The atomic-scale structure of LaCrO-NaTaO solid solution photocatalysts with enhanced electron population

Visible light sensitization of sodium tantalate (NaTaO 3 ), a highly UV-active material, is critical for realizing its practical application in photocatalytic water splitting under solar light. Double doping of a half-filled transition metal together with another metal for cationic charge balance is a promising way of sensitizing NaTaO 3 to visible light. One fundamental issue is that the atomic-scale structure of such doubly doped NaTaO 3 is not yet fully understood. In this study, we doubly doped NaTaO 3 with La 3+ and Cr 3+ through a solid-state route.

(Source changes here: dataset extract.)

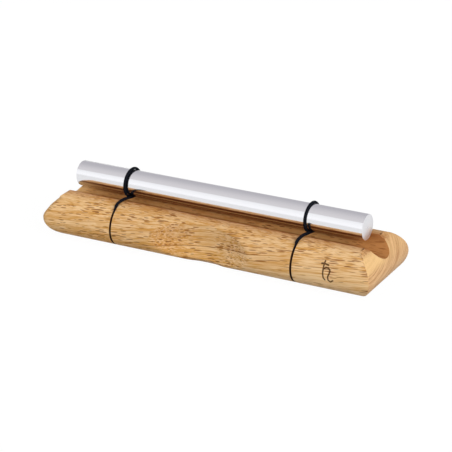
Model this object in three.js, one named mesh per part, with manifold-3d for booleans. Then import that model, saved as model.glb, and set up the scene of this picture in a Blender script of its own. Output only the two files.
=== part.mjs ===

The occupation preference of La 3+ in a doubly doped system was particularly studied by the extended X-ray absorption fine structure technique. We revealed the substitution of La 3+ for Na + , and Cr 3+ for Ta 5+ , forming a LaCrO 3 -NaTaO 3 solid solution. We then showed that doping NaTaO 3 with La 3+ and Cr 3+ appreciably increased the population of electrons photoexcited by either visible light or UV light. Photoactivation of the doubly doped NaTaO 3 with visible light produced a population of electrons comparable to that under UV light. The charge compensation scheme of double doping with La 3+ and Cr 3+ is shown here to be a good option for the sensitization of NaTaO 3 to visible light. The atomic-scale structure of a NaTaO 3 photocatalyst doped with La 3+ and Cr 3+ for visible light sensitization is successfully revealed.